**** Provided material

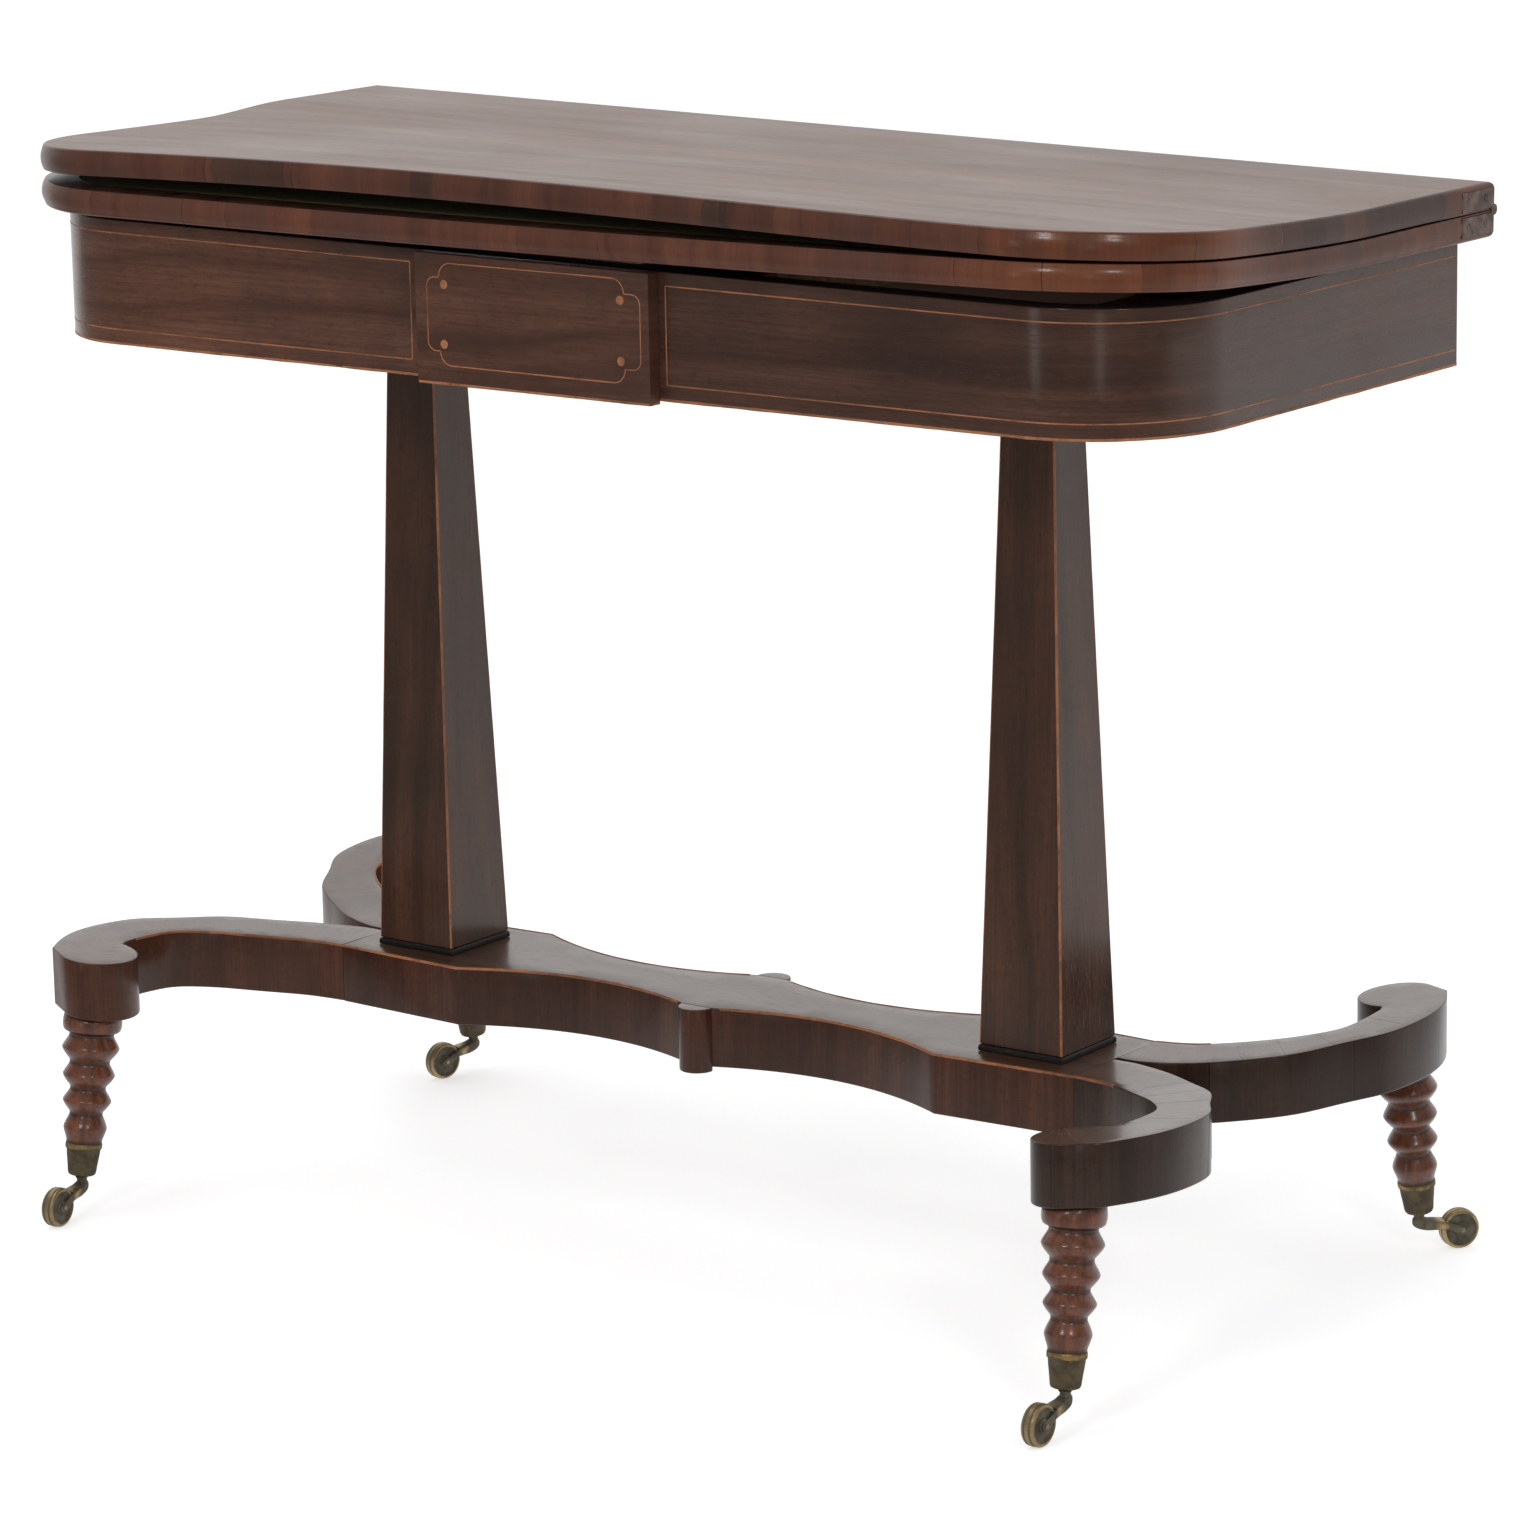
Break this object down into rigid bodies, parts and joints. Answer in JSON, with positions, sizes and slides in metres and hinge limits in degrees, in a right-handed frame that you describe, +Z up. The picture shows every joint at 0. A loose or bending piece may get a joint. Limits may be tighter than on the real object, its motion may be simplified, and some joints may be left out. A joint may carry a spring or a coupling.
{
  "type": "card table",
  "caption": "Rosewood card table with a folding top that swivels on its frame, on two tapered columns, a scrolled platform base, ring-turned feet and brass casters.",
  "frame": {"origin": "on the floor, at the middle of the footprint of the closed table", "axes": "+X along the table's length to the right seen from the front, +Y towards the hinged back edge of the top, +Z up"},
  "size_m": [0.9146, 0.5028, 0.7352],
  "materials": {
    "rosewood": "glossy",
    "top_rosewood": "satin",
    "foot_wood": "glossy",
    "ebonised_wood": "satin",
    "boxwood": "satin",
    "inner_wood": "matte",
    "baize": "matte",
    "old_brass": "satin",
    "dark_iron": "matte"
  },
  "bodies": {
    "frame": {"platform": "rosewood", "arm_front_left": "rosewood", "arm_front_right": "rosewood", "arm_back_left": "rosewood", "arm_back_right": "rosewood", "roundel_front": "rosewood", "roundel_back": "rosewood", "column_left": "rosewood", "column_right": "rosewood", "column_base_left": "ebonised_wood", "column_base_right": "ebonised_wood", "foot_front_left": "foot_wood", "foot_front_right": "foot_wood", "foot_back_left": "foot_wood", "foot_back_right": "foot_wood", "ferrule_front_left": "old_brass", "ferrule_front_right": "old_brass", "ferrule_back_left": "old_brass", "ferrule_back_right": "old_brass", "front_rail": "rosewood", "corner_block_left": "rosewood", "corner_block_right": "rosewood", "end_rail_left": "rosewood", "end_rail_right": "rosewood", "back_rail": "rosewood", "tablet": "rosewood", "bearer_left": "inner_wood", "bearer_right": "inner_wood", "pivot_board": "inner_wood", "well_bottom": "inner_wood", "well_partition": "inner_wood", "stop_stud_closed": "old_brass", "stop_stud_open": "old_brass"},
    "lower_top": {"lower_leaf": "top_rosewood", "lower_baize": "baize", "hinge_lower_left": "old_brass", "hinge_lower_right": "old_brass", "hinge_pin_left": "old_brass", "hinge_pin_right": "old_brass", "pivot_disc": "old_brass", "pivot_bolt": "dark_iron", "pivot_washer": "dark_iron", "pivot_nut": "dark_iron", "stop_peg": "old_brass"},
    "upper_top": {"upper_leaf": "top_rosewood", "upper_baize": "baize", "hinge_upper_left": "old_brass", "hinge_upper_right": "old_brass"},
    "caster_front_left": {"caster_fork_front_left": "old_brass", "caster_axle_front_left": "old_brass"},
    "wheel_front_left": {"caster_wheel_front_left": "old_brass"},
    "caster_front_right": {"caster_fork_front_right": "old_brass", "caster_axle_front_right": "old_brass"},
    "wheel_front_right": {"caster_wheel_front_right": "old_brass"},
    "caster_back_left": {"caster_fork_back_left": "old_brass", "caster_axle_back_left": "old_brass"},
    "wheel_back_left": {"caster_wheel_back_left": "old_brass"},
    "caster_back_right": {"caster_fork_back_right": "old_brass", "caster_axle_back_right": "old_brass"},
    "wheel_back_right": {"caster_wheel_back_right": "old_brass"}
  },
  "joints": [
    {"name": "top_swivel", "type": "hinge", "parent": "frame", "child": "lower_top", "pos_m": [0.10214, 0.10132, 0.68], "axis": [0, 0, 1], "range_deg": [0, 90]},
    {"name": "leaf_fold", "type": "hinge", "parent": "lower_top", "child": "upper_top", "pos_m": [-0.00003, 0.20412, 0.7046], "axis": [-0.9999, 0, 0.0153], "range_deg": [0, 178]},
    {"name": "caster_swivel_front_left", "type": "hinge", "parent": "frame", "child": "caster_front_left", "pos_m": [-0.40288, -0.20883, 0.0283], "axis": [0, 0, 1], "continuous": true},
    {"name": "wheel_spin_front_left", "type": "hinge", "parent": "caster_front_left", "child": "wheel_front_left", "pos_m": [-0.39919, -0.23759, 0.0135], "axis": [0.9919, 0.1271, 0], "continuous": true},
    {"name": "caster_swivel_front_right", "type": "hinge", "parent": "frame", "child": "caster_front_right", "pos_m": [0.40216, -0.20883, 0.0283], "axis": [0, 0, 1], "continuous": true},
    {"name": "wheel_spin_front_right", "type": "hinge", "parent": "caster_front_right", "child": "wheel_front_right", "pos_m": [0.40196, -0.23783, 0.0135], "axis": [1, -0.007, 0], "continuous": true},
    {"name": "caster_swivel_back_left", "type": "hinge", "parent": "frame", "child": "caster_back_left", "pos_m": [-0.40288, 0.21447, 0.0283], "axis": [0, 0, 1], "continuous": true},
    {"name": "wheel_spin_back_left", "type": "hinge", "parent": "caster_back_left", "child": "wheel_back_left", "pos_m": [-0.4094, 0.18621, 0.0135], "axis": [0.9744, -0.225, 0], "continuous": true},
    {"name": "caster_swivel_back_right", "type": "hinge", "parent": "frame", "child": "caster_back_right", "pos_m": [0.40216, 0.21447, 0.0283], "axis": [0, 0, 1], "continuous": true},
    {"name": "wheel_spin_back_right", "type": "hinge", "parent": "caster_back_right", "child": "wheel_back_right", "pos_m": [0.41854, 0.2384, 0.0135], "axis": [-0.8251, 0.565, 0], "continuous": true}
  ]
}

********

_Challenge:_ Extract the data in full. Keep it word for word.

_Written answer:_
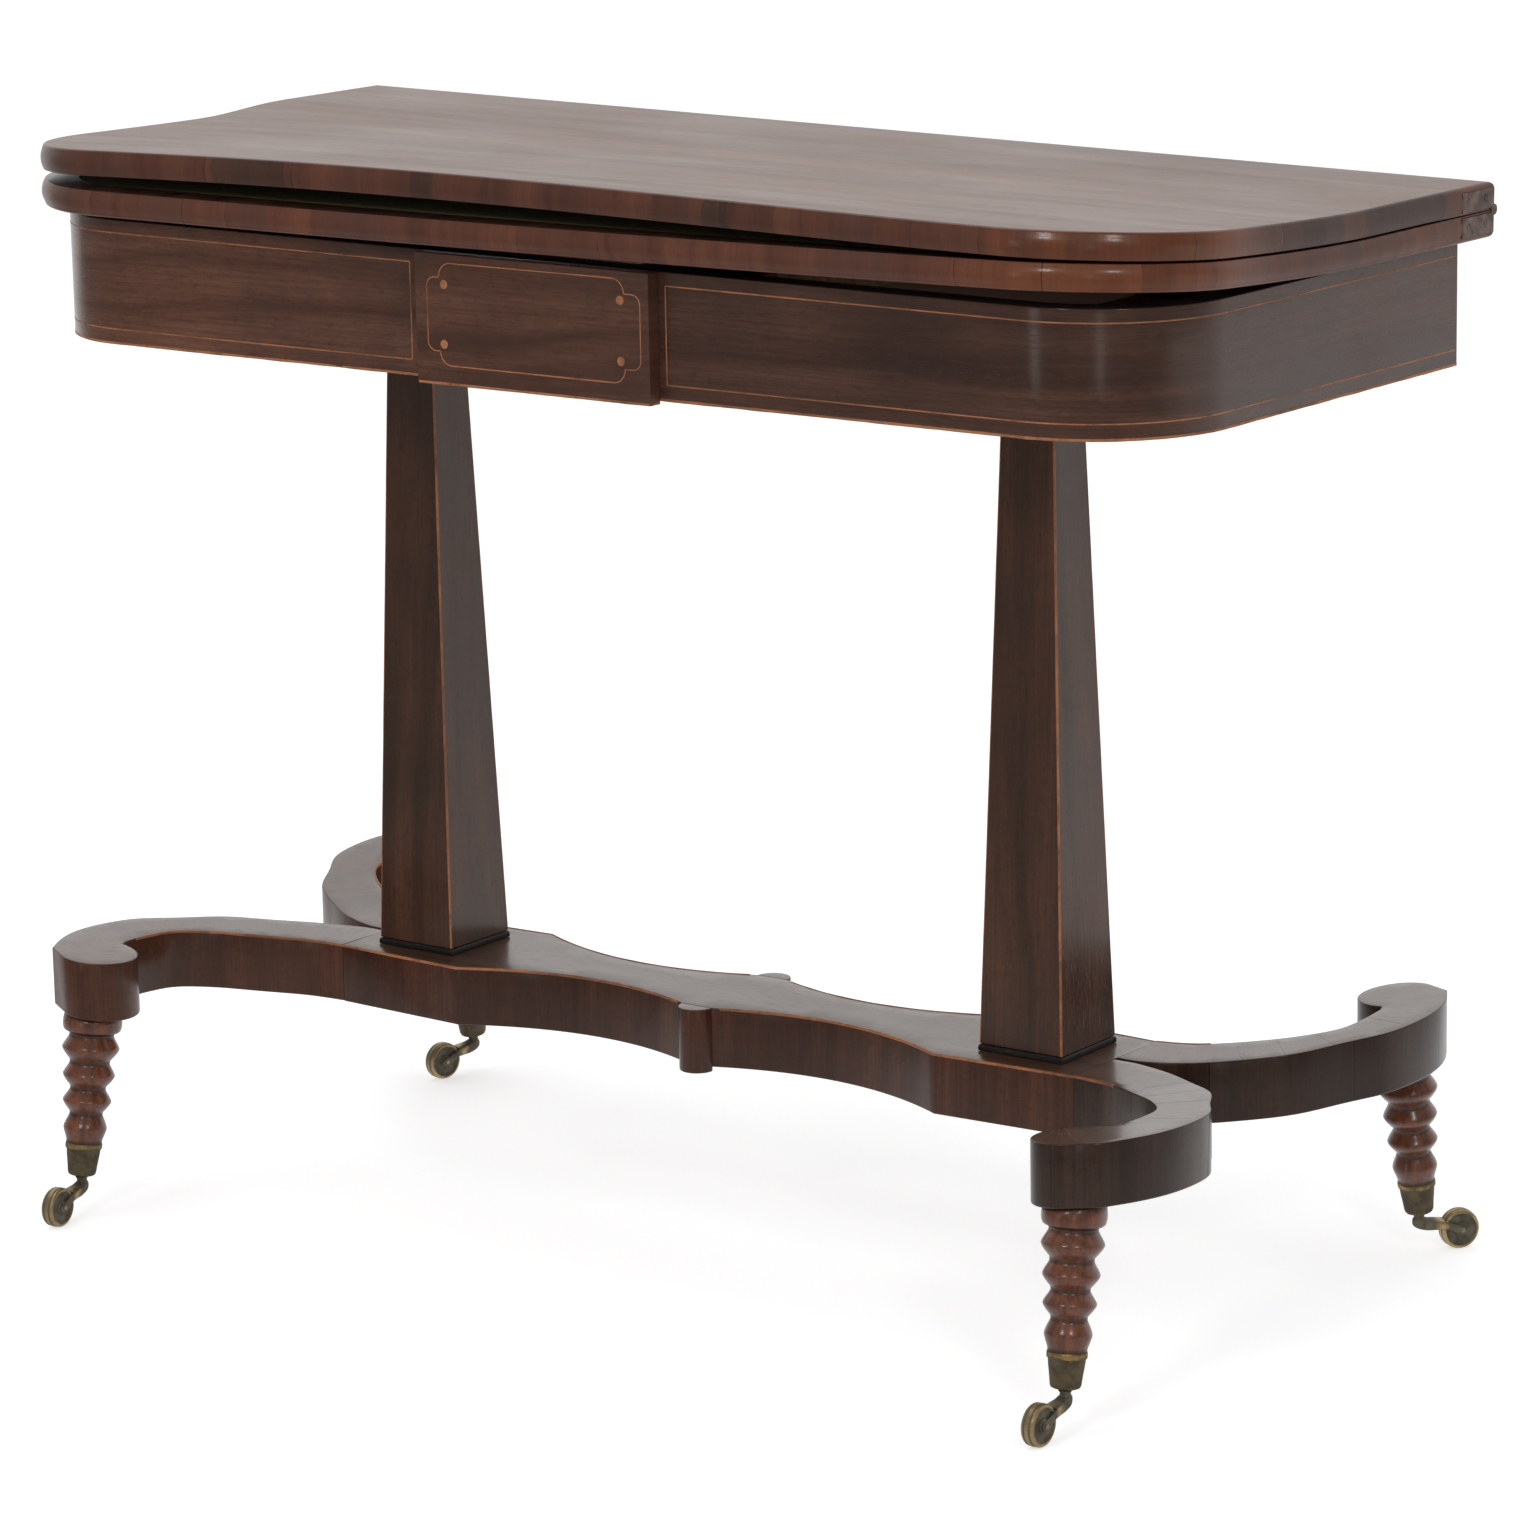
Break this object down into rigid bodies, parts and joints. Answer in JSON, with positions, sizes and slides in metres and hinge limits in degrees, in a right-handed frame that you describe, +Z up. The picture shows every joint at 0. A loose or bending piece may get a joint. Limits may be tighter than on the real object, its motion may be simplified, and some joints may be left out. A joint may carry a spring or a coupling.
{
  "type": "card table",
  "caption": "Rosewood card table with a folding top that swivels on its frame, on two tapered columns, a scrolled platform base, ring-turned feet and brass casters.",
  "frame": {"origin": "on the floor, at the middle of the footprint of the closed table", "axes": "+X along the table's length to the right seen from the front, +Y towards the hinged back edge of the top, +Z up"},
  "size_m": [0.9146, 0.5028, 0.7352],
  "materials": {
    "rosewood": "glossy",
    "top_rosewood": "satin",
    "foot_wood": "glossy",
    "ebonised_wood": "satin",
    "boxwood": "satin",
    "inner_wood": "matte",
    "baize": "matte",
    "old_brass": "satin",
    "dark_iron": "matte"
  },
  "bodies": {
    "frame": {"platform": "rosewood", "arm_front_left": "rosewood", "arm_front_right": "rosewood", "arm_back_left": "rosewood", "arm_back_right": "rosewood", "roundel_front": "rosewood", "roundel_back": "rosewood", "column_left": "rosewood", "column_right": "rosewood", "column_base_left": "ebonised_wood", "column_base_right": "ebonised_wood", "foot_front_left": "foot_wood", "foot_front_right": "foot_wood", "foot_back_left": "foot_wood", "foot_back_right": "foot_wood", "ferrule_front_left": "old_brass", "ferrule_front_right": "old_brass", "ferrule_back_left": "old_brass", "ferrule_back_right": "old_brass", "front_rail": "rosewood", "corner_block_left": "rosewood", "corner_block_right": "rosewood", "end_rail_left": "rosewood", "end_rail_right": "rosewood", "back_rail": "rosewood", "tablet": "rosewood", "bearer_left": "inner_wood", "bearer_right": "inner_wood", "pivot_board": "inner_wood", "well_bottom": "inner_wood", "well_partition": "inner_wood", "stop_stud_closed": "old_brass", "stop_stud_open": "old_brass"},
    "lower_top": {"lower_leaf": "top_rosewood", "lower_baize": "baize", "hinge_lower_left": "old_brass", "hinge_lower_right": "old_brass", "hinge_pin_left": "old_brass", "hinge_pin_right": "old_brass", "pivot_disc": "old_brass", "pivot_bolt": "dark_iron", "pivot_washer": "dark_iron", "pivot_nut": "dark_iron", "stop_peg": "old_brass"},
    "upper_top": {"upper_leaf": "top_rosewood", "upper_baize": "baize", "hinge_upper_left": "old_brass", "hinge_upper_right": "old_brass"},
    "caster_front_left": {"caster_fork_front_left": "old_brass", "caster_axle_front_left": "old_brass"},
    "wheel_front_left": {"caster_wheel_front_left": "old_brass"},
    "caster_front_right": {"caster_fork_front_right": "old_brass", "caster_axle_front_right": "old_brass"},
    "wheel_front_right": {"caster_wheel_front_right": "old_brass"},
    "caster_back_left": {"caster_fork_back_left": "old_brass", "caster_axle_back_left": "old_brass"},
    "wheel_back_left": {"caster_wheel_back_left": "old_brass"},
    "caster_back_right": {"caster_fork_back_right": "old_brass", "caster_axle_back_right": "old_brass"},
    "wheel_back_right": {"caster_wheel_back_right": "old_brass"}
  },
  "joints": [
    {"name": "top_swivel", "type": "hinge", "parent": "frame", "child": "lower_top", "pos_m": [0.10214, 0.10132, 0.68], "axis": [0, 0, 1], "range_deg": [0, 90]},
    {"name": "leaf_fold", "type": "hinge", "parent": "lower_top", "child": "upper_top", "pos_m": [-0.00003, 0.20412, 0.7046], "axis": [-0.9999, 0, 0.0153], "range_deg": [0, 178]},
    {"name": "caster_swivel_front_left", "type": "hinge", "parent": "frame", "child": "caster_front_left", "pos_m": [-0.40288, -0.20883, 0.0283], "axis": [0, 0, 1], "continuous": true},
    {"name": "wheel_spin_front_left", "type": "hinge", "parent": "caster_front_left", "child": "wheel_front_left", "pos_m": [-0.39919, -0.23759, 0.0135], "axis": [0.9919, 0.1271, 0], "continuous": true},
    {"name": "caster_swivel_front_right", "type": "hinge", "parent": "frame", "child": "caster_front_right", "pos_m": [0.40216, -0.20883, 0.0283], "axis": [0, 0, 1], "continuous": true},
    {"name": "wheel_spin_front_right", "type": "hinge", "parent": "caster_front_right", "child": "wheel_front_right", "pos_m": [0.40196, -0.23783, 0.0135], "axis": [1, -0.007, 0], "continuous": true},
    {"name": "caster_swivel_back_left", "type": "hinge", "parent": "frame", "child": "caster_back_left", "pos_m": [-0.40288, 0.21447, 0.0283], "axis": [0, 0, 1], "continuous": true},
    {"name": "wheel_spin_back_left", "type": "hinge", "parent": "caster_back_left", "child": "wheel_back_left", "pos_m": [-0.4094, 0.18621, 0.0135], "axis": [0.9744, -0.225, 0], "continuous": true},
    {"name": "caster_swivel_back_right", "type": "hinge", "parent": "frame", "child": "caster_back_right", "pos_m": [0.40216, 0.21447, 0.0283], "axis": [0, 0, 1], "continuous": true},
    {"name": "wheel_spin_back_right", "type": "hinge", "parent": "caster_back_right", "child": "wheel_back_right", "pos_m": [0.41854, 0.2384, 0.0135], "axis": [-0.8251, 0.565, 0], "continuous": true}
  ]
}